- _Task statement_:
Both end lines count: copy exactly from the line that contains "obj.parent = empty" to the line that contains "before = set(bpy.data.objects)", and only those lines.

- _Provided records_:

▬▬▬▬▬▬▬▬▬▬

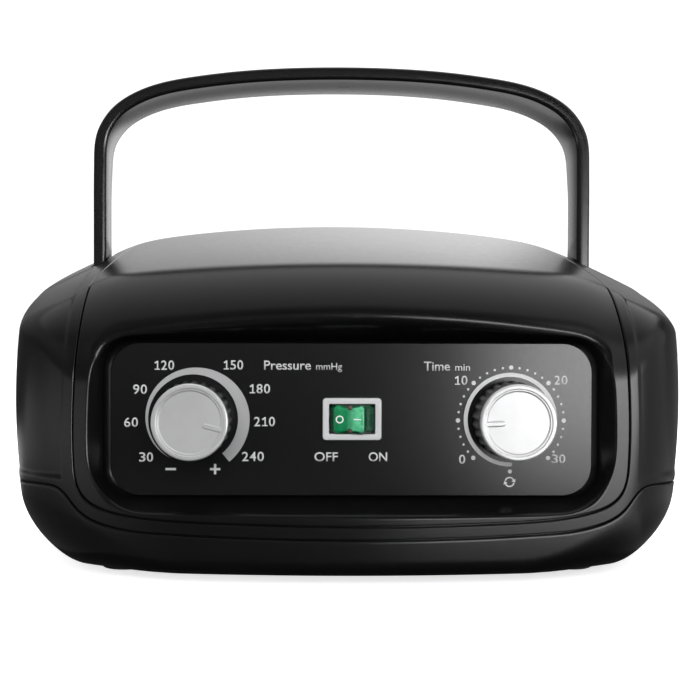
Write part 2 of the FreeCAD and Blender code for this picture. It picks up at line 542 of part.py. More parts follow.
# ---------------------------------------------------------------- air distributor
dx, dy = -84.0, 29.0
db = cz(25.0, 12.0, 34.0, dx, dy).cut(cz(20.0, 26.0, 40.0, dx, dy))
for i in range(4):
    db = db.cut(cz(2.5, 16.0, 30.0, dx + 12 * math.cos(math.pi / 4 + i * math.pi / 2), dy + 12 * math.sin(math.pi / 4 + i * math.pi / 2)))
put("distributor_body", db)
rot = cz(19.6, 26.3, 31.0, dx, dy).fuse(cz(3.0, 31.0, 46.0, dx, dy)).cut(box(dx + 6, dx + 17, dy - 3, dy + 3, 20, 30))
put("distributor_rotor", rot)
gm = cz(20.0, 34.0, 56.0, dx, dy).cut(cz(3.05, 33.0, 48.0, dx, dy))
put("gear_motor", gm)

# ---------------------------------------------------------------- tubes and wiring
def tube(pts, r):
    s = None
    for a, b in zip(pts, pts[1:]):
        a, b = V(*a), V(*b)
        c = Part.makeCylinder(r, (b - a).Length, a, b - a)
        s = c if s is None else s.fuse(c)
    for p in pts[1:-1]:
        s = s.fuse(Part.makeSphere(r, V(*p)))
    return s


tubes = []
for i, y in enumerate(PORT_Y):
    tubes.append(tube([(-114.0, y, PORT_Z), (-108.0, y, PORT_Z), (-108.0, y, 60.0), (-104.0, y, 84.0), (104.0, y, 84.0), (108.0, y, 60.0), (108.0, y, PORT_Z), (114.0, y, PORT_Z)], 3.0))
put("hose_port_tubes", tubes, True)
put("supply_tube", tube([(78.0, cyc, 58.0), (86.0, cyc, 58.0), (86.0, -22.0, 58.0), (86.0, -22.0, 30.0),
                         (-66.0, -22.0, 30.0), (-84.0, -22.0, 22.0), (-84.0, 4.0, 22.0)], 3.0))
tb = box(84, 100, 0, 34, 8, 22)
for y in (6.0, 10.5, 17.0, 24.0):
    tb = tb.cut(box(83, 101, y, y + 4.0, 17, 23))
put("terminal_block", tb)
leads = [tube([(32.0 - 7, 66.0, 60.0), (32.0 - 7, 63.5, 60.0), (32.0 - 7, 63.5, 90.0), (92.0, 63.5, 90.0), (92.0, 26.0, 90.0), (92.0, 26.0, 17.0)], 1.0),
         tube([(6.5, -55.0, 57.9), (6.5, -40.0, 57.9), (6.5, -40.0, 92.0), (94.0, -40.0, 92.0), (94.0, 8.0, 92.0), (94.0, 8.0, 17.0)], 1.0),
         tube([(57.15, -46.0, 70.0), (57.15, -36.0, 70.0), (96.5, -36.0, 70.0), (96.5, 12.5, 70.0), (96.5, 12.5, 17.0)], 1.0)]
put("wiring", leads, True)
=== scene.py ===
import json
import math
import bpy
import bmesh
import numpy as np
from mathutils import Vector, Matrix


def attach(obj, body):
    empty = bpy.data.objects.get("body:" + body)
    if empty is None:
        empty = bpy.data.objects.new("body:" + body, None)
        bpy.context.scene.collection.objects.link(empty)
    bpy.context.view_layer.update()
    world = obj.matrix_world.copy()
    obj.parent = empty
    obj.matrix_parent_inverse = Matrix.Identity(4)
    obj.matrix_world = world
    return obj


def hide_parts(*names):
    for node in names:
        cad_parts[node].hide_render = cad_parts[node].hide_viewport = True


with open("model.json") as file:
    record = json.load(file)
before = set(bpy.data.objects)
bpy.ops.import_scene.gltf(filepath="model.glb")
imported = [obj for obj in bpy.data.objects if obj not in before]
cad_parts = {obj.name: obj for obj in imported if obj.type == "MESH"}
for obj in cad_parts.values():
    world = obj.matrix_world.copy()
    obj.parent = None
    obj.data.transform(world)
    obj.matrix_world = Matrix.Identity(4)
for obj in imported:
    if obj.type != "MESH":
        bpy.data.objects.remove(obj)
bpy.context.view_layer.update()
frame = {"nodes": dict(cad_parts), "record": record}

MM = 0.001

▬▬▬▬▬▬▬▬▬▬

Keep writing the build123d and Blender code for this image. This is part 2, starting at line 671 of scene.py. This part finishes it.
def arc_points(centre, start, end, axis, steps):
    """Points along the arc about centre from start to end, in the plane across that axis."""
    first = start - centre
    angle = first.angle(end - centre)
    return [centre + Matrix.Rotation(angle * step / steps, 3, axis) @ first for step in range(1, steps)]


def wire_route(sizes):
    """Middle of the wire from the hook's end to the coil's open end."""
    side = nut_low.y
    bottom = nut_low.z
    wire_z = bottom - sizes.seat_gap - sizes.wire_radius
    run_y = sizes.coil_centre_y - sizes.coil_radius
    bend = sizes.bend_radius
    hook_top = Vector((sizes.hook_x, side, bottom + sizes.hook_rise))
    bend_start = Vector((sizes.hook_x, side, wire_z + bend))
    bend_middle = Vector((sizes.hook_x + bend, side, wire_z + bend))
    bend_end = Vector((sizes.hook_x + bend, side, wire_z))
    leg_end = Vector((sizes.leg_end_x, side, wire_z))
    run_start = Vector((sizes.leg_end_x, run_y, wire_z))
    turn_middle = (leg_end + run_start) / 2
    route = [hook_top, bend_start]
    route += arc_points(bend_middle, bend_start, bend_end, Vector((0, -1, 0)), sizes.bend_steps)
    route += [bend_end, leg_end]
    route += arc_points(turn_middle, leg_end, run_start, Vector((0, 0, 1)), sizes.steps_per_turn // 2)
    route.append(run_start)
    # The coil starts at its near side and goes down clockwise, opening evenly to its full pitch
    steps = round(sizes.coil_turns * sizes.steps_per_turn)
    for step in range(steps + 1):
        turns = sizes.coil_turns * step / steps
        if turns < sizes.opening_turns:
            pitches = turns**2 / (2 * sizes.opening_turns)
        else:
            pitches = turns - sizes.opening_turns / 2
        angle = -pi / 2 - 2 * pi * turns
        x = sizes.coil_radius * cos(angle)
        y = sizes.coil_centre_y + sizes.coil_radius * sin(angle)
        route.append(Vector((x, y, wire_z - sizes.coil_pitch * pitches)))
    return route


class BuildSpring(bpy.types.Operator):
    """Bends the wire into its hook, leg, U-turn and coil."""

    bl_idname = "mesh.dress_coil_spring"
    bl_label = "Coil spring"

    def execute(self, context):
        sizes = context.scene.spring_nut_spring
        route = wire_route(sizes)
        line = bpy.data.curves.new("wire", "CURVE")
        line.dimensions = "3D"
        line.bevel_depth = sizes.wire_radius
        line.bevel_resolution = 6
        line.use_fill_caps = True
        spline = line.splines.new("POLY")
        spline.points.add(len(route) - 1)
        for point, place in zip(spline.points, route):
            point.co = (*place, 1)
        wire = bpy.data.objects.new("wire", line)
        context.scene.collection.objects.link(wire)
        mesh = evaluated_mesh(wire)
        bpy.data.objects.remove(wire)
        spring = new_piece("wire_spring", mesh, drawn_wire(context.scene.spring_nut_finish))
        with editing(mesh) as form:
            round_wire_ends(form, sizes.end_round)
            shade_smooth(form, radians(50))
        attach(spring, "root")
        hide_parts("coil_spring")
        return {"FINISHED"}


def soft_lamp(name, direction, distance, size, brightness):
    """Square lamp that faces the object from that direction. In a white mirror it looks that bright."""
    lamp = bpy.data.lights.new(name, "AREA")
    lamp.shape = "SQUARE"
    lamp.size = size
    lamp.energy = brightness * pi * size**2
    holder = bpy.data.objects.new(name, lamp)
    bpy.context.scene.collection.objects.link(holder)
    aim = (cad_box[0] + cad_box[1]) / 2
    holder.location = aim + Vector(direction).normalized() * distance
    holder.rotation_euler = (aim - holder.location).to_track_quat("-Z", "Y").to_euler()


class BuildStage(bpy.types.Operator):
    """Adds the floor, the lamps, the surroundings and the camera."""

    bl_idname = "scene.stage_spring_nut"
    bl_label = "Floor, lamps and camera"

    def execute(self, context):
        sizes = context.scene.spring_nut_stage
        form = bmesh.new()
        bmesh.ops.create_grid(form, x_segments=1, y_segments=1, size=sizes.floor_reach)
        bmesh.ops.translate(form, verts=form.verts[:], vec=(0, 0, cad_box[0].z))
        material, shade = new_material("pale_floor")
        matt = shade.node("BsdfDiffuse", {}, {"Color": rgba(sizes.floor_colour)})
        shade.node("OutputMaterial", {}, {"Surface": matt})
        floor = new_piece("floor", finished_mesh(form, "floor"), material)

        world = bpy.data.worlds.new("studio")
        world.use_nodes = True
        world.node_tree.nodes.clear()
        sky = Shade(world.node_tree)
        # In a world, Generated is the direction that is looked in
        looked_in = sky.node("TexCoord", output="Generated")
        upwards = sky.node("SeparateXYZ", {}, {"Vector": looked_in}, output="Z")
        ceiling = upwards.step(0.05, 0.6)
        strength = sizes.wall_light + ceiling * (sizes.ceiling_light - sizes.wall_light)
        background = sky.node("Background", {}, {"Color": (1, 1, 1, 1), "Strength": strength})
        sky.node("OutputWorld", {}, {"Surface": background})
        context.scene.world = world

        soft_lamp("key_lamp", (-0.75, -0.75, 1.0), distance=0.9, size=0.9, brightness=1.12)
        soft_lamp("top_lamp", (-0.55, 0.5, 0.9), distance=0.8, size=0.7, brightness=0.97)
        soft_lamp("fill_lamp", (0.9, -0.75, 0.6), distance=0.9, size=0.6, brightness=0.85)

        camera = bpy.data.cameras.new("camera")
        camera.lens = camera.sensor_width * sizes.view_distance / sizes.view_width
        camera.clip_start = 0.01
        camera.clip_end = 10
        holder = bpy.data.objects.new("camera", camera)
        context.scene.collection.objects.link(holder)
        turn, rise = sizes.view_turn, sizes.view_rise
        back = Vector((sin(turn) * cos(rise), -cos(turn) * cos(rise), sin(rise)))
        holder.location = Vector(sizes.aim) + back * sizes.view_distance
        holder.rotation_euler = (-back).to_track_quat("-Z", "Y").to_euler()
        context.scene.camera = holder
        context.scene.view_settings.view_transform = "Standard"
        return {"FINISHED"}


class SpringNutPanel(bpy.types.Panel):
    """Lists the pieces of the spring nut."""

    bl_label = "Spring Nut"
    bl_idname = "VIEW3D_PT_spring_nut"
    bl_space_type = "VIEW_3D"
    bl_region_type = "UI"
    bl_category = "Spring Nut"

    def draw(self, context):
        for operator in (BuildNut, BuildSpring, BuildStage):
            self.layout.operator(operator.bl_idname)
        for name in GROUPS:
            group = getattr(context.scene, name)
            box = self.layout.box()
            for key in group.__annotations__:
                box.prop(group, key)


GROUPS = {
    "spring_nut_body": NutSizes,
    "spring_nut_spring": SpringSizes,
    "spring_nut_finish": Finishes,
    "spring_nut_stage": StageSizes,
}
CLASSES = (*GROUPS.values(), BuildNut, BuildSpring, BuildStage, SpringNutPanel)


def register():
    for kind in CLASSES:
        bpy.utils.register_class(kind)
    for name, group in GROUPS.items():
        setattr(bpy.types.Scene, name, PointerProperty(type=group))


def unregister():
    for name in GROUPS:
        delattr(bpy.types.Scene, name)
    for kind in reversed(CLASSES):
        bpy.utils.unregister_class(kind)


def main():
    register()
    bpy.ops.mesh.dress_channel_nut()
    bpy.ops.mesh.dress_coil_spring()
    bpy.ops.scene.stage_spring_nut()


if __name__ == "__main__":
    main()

▬▬▬▬▬▬▬▬▬▬

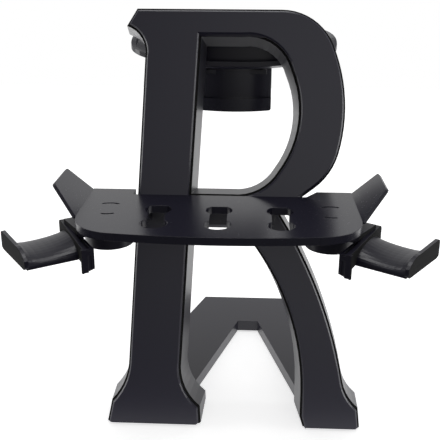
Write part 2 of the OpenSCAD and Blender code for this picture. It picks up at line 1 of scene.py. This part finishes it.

▬▬▬▬▬▬▬▬▬▬

- _Task result_:
    obj.parent = empty
    obj.matrix_parent_inverse = Matrix.Identity(4)
    obj.matrix_world = world
    return obj


def hide_parts(*names):
    for node in names:
        cad_parts[node].hide_render = cad_parts[node].hide_viewport = True


with open("model.json") as file:
    record = json.load(file)
before = set(bpy.data.objects)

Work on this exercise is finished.